Monday, January 23, 2012

Daniel Canogar

Born in Madrid, Spain 1964, Daniel Canogar specializes in the fusion of digital media with collage. His works feature the fusing or binding of man and machine, the replication of body parts which are patterned in a way so that it creates another form or figure, or the manipulation of LED light installations to effect a highly illuminated performance. He first earned his degree in photography from NYU and the International Center for Photography in 1990. He then moved to exhibiting works in the Reina Sofia Museum in Madrid and the Andy Warhol Museum as well as creating other installations in Barcelona, Berlin, New York, Ohio, and Pittsburgh, Pennsylvania. Today he is currently working in video, photography, sculpture, and installation and he continues to exhibit his work in various museums and exhibitions such as his work titled Constelaciones which is the largest photo-mosaic in Europe, originally created for two pedestrian bridges in Manzanares River Park, Madrid.

One work in particular proved most intriguing. It was his piece titled Enredos created in 2008.
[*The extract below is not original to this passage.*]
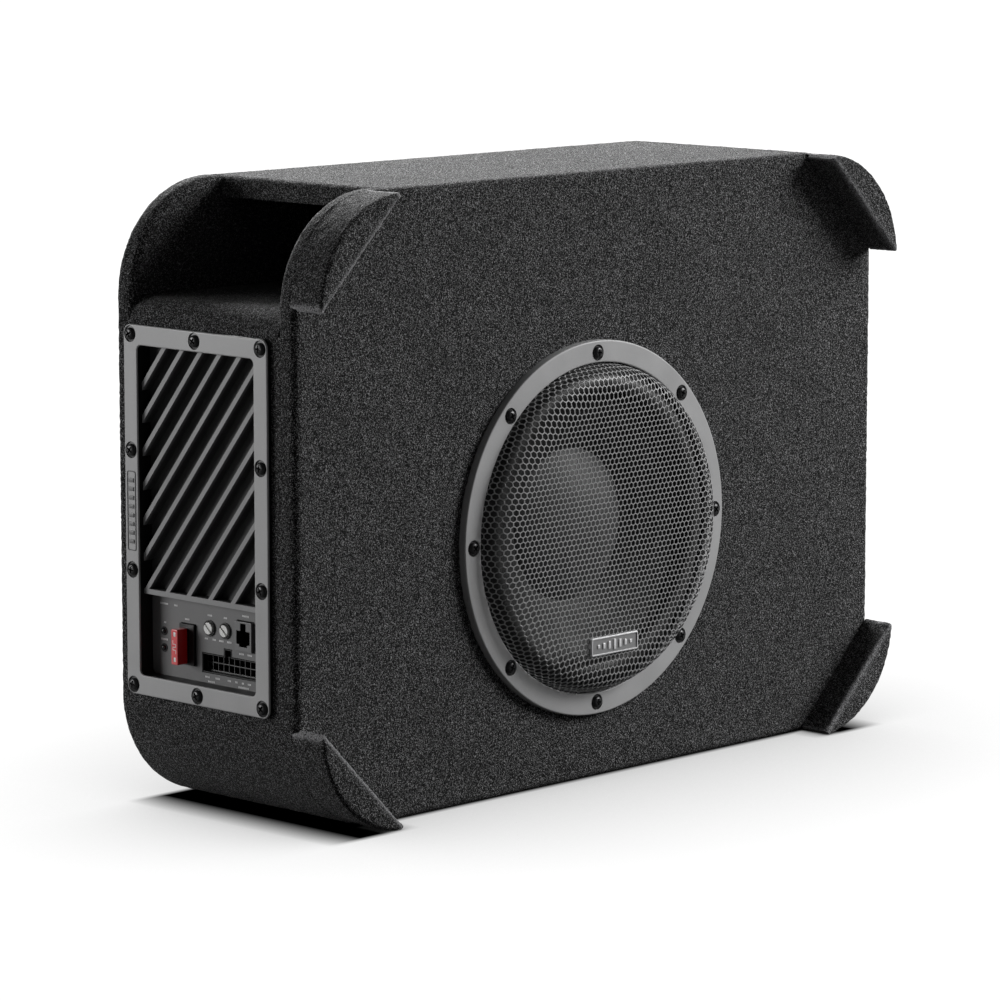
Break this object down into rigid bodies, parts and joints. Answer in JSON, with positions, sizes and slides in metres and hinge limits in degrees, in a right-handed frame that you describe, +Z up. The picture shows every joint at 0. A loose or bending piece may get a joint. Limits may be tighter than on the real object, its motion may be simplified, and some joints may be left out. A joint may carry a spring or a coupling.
{
  "type": "powered car subwoofer",
  "caption": "Carpeted ported box with corner bumpers, a woofer behind a domed hex grille and a built-in amplifier with heatsink and controls on one end.",
  "frame": {"origin": "middle of the cabinet's underside, on the surface it stands on; the cabinet is centred front to back without its bumpers", "axes": "+Z up, -Y the way the woofer looks, -X the end that holds the amplifier and the port mouth"},
  "size_m": [0.4674, 0.1575, 0.336],
  "materials": {
    "carpet": "speckled charcoal needle-punch carpet",
    "board": "raw fibreboard",
    "trim": "satin grey powder coat",
    "heatsink": "satin grey anodised casting",
    "mesh": "semi-gloss charcoal coat on perforated steel",
    "badge": "brushed grey plate with a light rim",
    "screw": "black oxide",
    "paper": "moulded black pulp",
    "rubber": "matt black",
    "cloth": "amber phenolic cloth",
    "copper": "copper winding on a former",
    "steel": "zinc plated",
    "ferrite": "sintered ferrite",
    "basket": "black coated metal",
    "pcb": "green solder mask",
    "black_plastic": "moulded",
    "grey_plastic": "moulded",
    "white_plastic": "moulded",
    "red_plastic": "translucent red moulding",
    "lamp": "clear lamp dome"
  },
  "bodies": {
    "enclosure": {"carpet_front": "carpet", "carpet_back": "carpet", "carpet_top": "carpet", "carpet_bottom": "carpet", "carpet_left": "carpet", "carpet_right": "carpet", "bumper_top_left": "carpet", "bumper_top_right": "carpet", "bumper_bottom_left": "carpet", "bumper_bottom_right": "carpet", "front_baffle": "board", "back_panel": "board", "top_panel": "board", "bottom_panel": "board", "left_panel": "board", "right_panel": "board", "port_shelf": "board", "grille_ring": "trim", "amp_bezel": "trim", "heatsink": "heatsink", "control_plate": "heatsink", "grille_mesh": "mesh", "badge": "badge", "ring_screw_1": "screw", "ring_screw_2": "screw", "ring_screw_3": "screw", "ring_screw_4": "screw", "ring_screw_5": "screw", "ring_screw_6": "screw", "ring_screw_7": "screw", "ring_screw_8": "screw", "bezel_screw_1": "screw", "bezel_screw_2": "screw", "bezel_screw_3": "screw", "bezel_screw_4": "screw", "bezel_screw_5": "screw", "bezel_screw_6": "screw", "bezel_screw_7": "screw", "bezel_screw_8": "screw", "bezel_screw_9": "screw", "bezel_screw_10": "screw", "surround": "rubber", "spider": "cloth", "top_plate": "steel", "yoke": "steel", "magnet": "ferrite", "basket": "basket", "amp_cover": "basket", "amp_pcb": "pcb", "fuse_holder": "black_plastic", "harness_header": "black_plastic", "remote_jack": "grey_plastic", "led_power": "lamp", "led_protect": "lamp"},
    "cone_assembly": {"cone": "paper", "dust_cap": "paper", "voice_coil": "copper"},
    "gain_trimmer": {"gain_knob": "white_plastic"},
    "crossover_trimmer": {"crossover_knob": "white_plastic"},
    "blade_fuse": {"fuse": "red_plastic"}
  },
  "joints": [
    {"name": "cone_stroke", "type": "slide", "parent": "enclosure", "child": "cone_assembly", "axis": [0, -1, 0], "range_m": [-0.008, 0.008], "stiffness_N_per_m": 2900, "deforming": ["surround", "spider"]},
    {"name": "gain_turn", "type": "hinge", "parent": "enclosure", "child": "gain_trimmer", "pos_m": [-0.225, 0.0037, 0.1031], "axis": [-1, 0, 0], "range_deg": [-140, 140]},
    {"name": "crossover_turn", "type": "hinge", "parent": "enclosure", "child": "crossover_trimmer", "pos_m": [-0.225, -0.0084, 0.1031], "axis": [-1, 0, 0], "range_deg": [-140, 140]},
    {"name": "fuse_pull", "type": "slide", "parent": "enclosure", "child": "blade_fuse", "axis": [-1, 0, 0], "range_m": [0, 0.03]}
  ]
}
This piece was perhaps one of the most intricate and perplex works that I have ever seen in the sense that it is hard to understand how he accomplished this, though mostly likely through digital medium. It looks so realistic that it fools the eye and the mind of the observer into thinking that this is an extraordinarily intricate installation that requires daring and patient participants. What this work seems to communicate at least to me, is the interconnection and sometimes entanglement of lives to one another. We are all somehow connected whether it is through blood or ancestory or history. Or it is just simply by knowing a guy who knows a guy who knows who knows guy and so on and so forth. The message also proves to be dark in some aspects. The bodies in this piece look lifeless--almost helpless. As if they were all lifeless corpses or forms frozen in time, hindered from performing their everyday routines. As a whole, this could represent a time-based piece that focuses, stops, and zooms in on how we are all performing daily routines in this working world and how we are all just apart of cluster--like a cluster of worker ants who continuously and monotonously perform the same function everyday. This piece could also represent how we are entangled and trapped by the wires of technology. I say this because the strings binding the figures to one another also look like wires. This may represent how we all live and are, in some ways, controlled by the digital age. The majority of things we do now are done on computers or handhelds or on the internet. We don't notice it because we've become apart of it and it has become apart of us. In short, we who have formulated technology are now controlled by it or that we are piece of its workings.
 To comment on the aesthetic quality of the work, I'd say that it is nothing short of brilliant. It is chaotic but organized and looks like it took a great amount of thought to piece it together. I would however change the background of the piece. I'm not quite sure if he meant to have a black background but something about it makes it looks as if the figures are floating in space or a negative void. If perhaps, it was gray or white, it would look more like an installation or digital piece that holds less of an emptiness to it. Yet what makes this piece strong is the fact that the foreground has bursts of color and it is bright and loud which juxtaposes its dark, empty, and seemingly quiet background. I believe that's what makes it 3-D and allows the piece to transcend from it digitally manipulated form and fool the observer into thinking that is a real-live installation (or at least of a photograph of a real-life installation). Alongside his other works, I also see this pattern of illusion. An example would be his Horror Vacui created in 1999 that features hundreds of what looks to be dismembered hands all clustered together. This pattern of clustering and illusion seems to evoke fear and intrigue for the observer which is not something I've seen in other artists before. It's unique and Canogar is definitely an artist whose works I'd like to see more of and be inspired by.